Deaton missed coming to India with the army of economists invited by Mahalanobis to the Indian Statistical Institute and the Planning Commission in the 1950s: he was too young then. The oil crisis in the 1970s impoverished and distracted the Indian government. But the reforms of the early 1990s revived its ambitions and turned poverty abolition into a thriving industry. It engaged a number of Deaton's friends and admirers. He too got involved in the Indian poverty debate. His earlier work led him to investigate differences in prices faced by rich and poor Indians, and geographical variations in poverty. The rich and the poor consume different baskets of consumer goods, and often buy the same consumer goods of different quality. Each consumer's expenditure pattern defines a different consumer price index, price indices can change at different rates over time, and hence the standard methods of deflation, which use the same price index for everyone, can give wrong measures of change in standard of living or proportion of the poor.

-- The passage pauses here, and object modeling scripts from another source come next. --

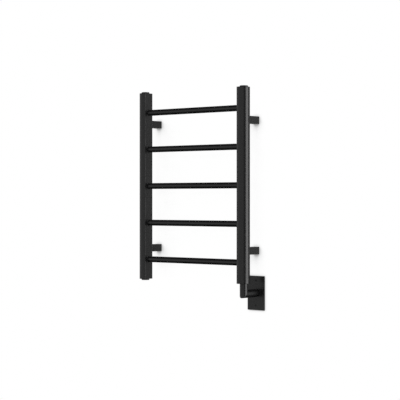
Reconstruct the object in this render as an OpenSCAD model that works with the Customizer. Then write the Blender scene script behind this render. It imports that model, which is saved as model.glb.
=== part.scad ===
// Wall-hung towel warmer rack, filled with fluid and heated by a rod in its right post.
// Origin: centre of the four wall fixings, on the wall plane. +Z is up and the front faces -Y.
// Every length is in millimetres.

/* [Overall] */
// Height of the two posts
post_h = 650; // [540:5:800]
// Distance between the centres of the two posts' arcs
post_span = 430; // [340:1:600]
// Clear gap between the posts' backs and the wall
wall_gap = 48; // [40:1:70]

/* [Posts] */
// Radius of the D profile's arc, which is half the post's depth
post_r = 22.8; // [20:0.1:27]
// Distance from the arc's centre to the flat inner face
post_flat = 12.8; // [10.5:0.1:15]
// Wall thickness of the post's tube
post_wall = 1.5; // [1:0.25:2]
// Thickness of the plates that close the post's ends
end_plate_t = 10; // [8:0.5:14]

/* [Bars] */
// Number of towel bars
bar_count = 5; // [3:1:6]
// Outer radius of a bar
bar_r = 10.4; // [8:0.1:13]
// Wall thickness of a bar
bar_wall = 1.5; // [1:0.25:2]
// Distance from a post's end to the axis of the nearest bar
bar_margin = 69; // [55:1:90]

/* [Wall brackets] */
// Side of the square sleeve behind a post
sleeve_w = 25; // [22:0.5:30]
// Wall thickness of the sleeve
sleeve_wall = 2.5; // [2:0.1:3]
// Distance of the sleeve's axis outward from the centre of the post's arc
sleeve_shift = 1.5; // [0.5:0.5:3]
// Distance from a post's end to the axis of the nearest sleeve
sleeve_margin = 107.5; // [95:0.5:130]
// Gap between the sleeve's end and the wall
sleeve_gap = 0.5; // [0.2:0.1:1]
// Length of the wall base inside the sleeve
base_len = 28; // [23:1:34]
// Thickness of the wall base's floor
base_floor = 5; // [4:0.5:7]
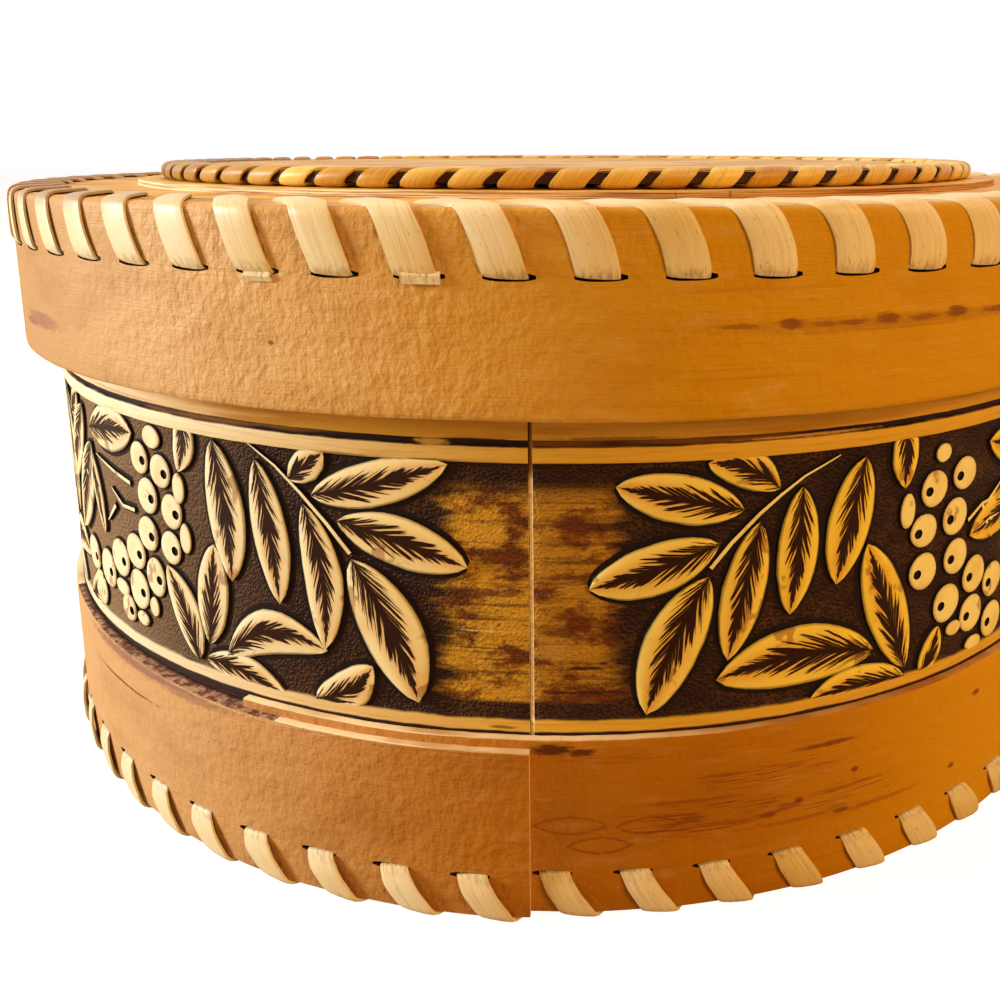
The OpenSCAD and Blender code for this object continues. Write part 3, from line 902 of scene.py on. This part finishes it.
def lidBand():
    t, f, top = lidSheet["thickness"], lidFoot, lidTop
    z, half = rimZ, rim["height"] / 2
    section = [
        (-t, f), (-0.65, f), (-0.25, f + 0.1), (-0.06, f + 0.35), (0, f + 0.8), (0, f + 4), (0, f + 8),
        (0, f + 12), (0, z - 1.5), (0, z - half), (0, z + half), (0, z + 2), (0, top - 3), (0, top - 0.9),
        (-0.08, top - 0.5), (-0.3, top - 0.22), (-0.65, top - 0.05), (-0.95, top), (-t, top), (-t, f),
    ]
    angles = columns(rim, rim["first"] - 180, rim["first"] + 180)

    def place(i, k):
        r, height = section[k]
        a = angles[i % (len(angles) - 1)]
        if r > -1:
            r += lidSheet["sway"] * wobble(a, height, 30)
        if height < f + 1:
            height += lidSheet["waver"] * wobble(a, 0, 22, 1) + 0.06 * wobble(a, 0, 4, 2)
        if abs(height - z) < 1 and r > -1:
            height = z + (height - z) * (1 - 0.6 * min(slotShare(rim, a), 1) ** 3)
            height += 0.05 * wobble(a, 0, 5, 13)
        return spot(lidR + r, a, height)

    def mapAt(i, k):
        return math.radians(angles[i]) * lidR, section[k][1] + section[k][0] * (k < 2 or k > 16)

    def paint(i, k):
        if k == 9 and inSlot(rim, (angles[i] + angles[i + 1]) / 2):
            return 1
        return 2 if k < 2 or k > 16 else 0

    bm = bmesh.new()
    sweep(bm, len(angles) - 1, len(section) - 1, place, mapAt, paint)
    sinkSlots(bm, 1, lidSheet["slotDepth"])
    makePiece(bm, "lidBand", "lid", [bark["lid"], bark["slot"], bark["edge"]], ["lid_band"])


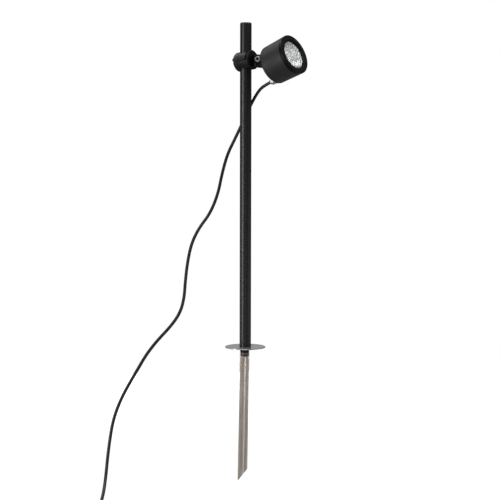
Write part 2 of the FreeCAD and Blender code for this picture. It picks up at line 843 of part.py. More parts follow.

The work on poverty and distribution in India is enormous. Deaton has critically evaluated a good deal of it. What he has to say is neatly summarized in the article he wrote with Jean Drèze in the Economic and Political Weekly in 2002: Indian estimates of a fall in the headcount ratio in the 1990s are invalid; there are better measures than the headcount ratio, for instance, the poverty-gap index; the growth in the 1990s was accompanied by worsening of inter-regional income inequality; agricultural workers did badly, workers in public enterprises did well, and income inequality worsened in cities; and attributing all that happened in the 1990s to the reforms was simplistic and evaded the framing of more important questions.
Deaton has also been talking to Abhijit Banerjee and his group, and taking interest in their Udaipur project. But to the best of my knowledge, he has not himself been involved in India, and the authorities that orchestrate it have not approached him. That is a pity, for he is an expert in questioning received wisdom of the Indian variety, and bringing people's real concerns into economic research.